Id. at 168. Noel v. McCain , 538 F.2d 633 (1976).

Id., 538 F.2d at 632-3 (footnotes omitted).

F. Causation Under The Jones Act

In adopting F.E.L.A., the Jones Act adopted the entire body of law developed concerning injuries to railroad workers. This body of law establishes a different rule of causation than applies under ordinary tort law. The Jones Act requires a standard of causation that the defendant's negligence contributed even to the slightest degree to the injury. Causation is established if defendant's negligence plays “any part, even the slightest in producing the injury or death for which damages are sought.” Rogers v. Missouri Pacific Railway Co., 352 U.S. 500, 506 (1957). The same rule applies in Jones Act cases. Havens v. F/T POLAR MIST , 996 F.2d 215, 218 (9th Cir. 1993); Lies v. Farrell Lines, Inc. , 641 F.2d 765, 771 (9th Cir. 1981).

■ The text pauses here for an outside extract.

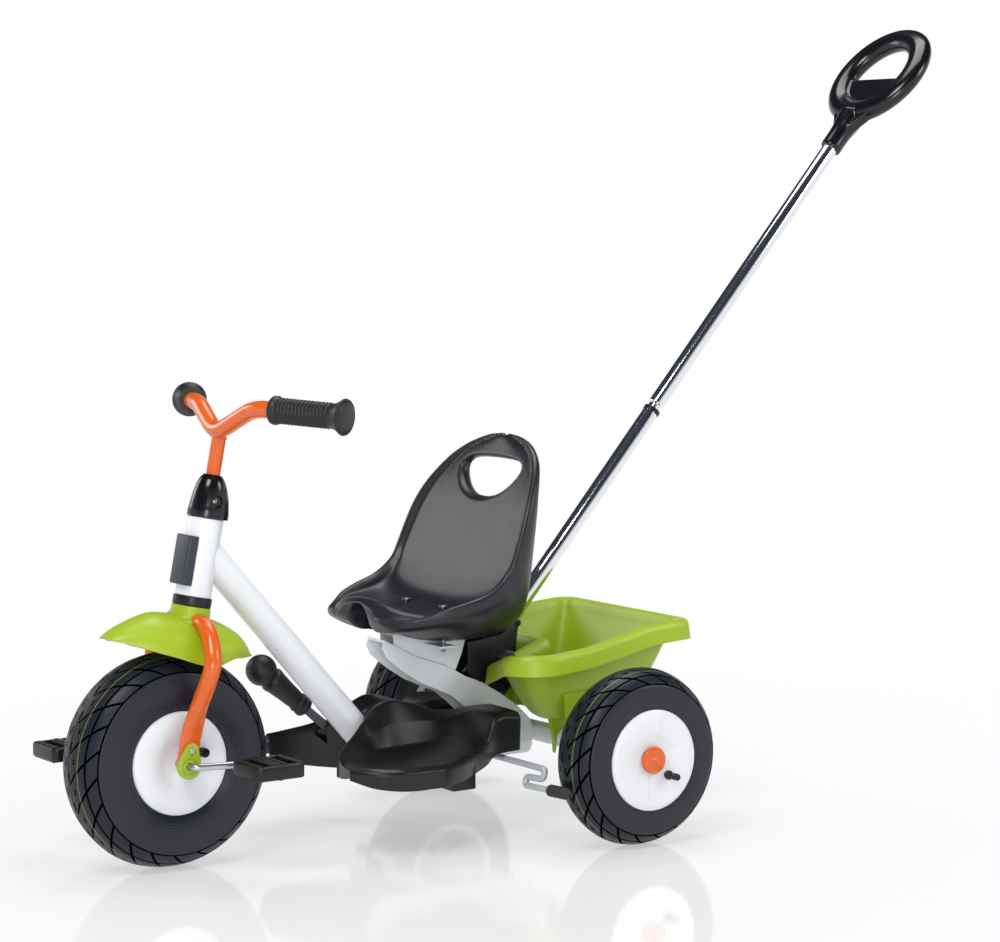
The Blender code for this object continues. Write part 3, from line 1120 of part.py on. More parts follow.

The standard form instruction utilized in federal courts mirrors this standards. Manual of Model Civil Jury Instructions for the Ninth Circuit , Ch. 9, Jones Act and other Admiralty Claims (1993 ed.); 4 Modern Federal Jury Instructions , Ch. 90, The Jones Act; Devitt, Blackmer & Wolff, Federal Jury Practice & Instructions , Ch. 95, Maritime Claims.

G. Prejudgment Interest

As this is an admiralty case, plaintiff is entitled to prejudgment interest awarded as an element of compensation and not as a penalty. Alkmeon Naviera S.A. v. M/V MARINA L , 633 F.2d 789, 797-8 (9th Cir. 1980). While the award of prejudgment interest is discretionary with the court, such discretion must be “exercised with a view to the right to interest unless the circumstances are exceptional.” The President Madison , 91 F.2d 835, 847 (9th Cir. 1937). An award is appropriate in personal injuries cases. Evich v. Morris , 819 F.2d 256 (9th Cir. 1987); Vance v. American Hawaii Cruises, Inc. , 789 F.2d 790 (9th Cir. 1986); Turner v. Japan Lines, Ltd. , 702 F.2d 752 (9th Cir. 1983); Ceja v. Mike Hooks, Inc. , 690 F.2d 1191 (5th Cir. 1982); Ward v. American Hawaii Cruises, Inc. , 719 F. Supp. 915 (D. Haw. 1988). The interest should be compounded annually. Stoddard v. Ling-Temco-Vought, Inc. , 513 F.Supp 314,331 (1980).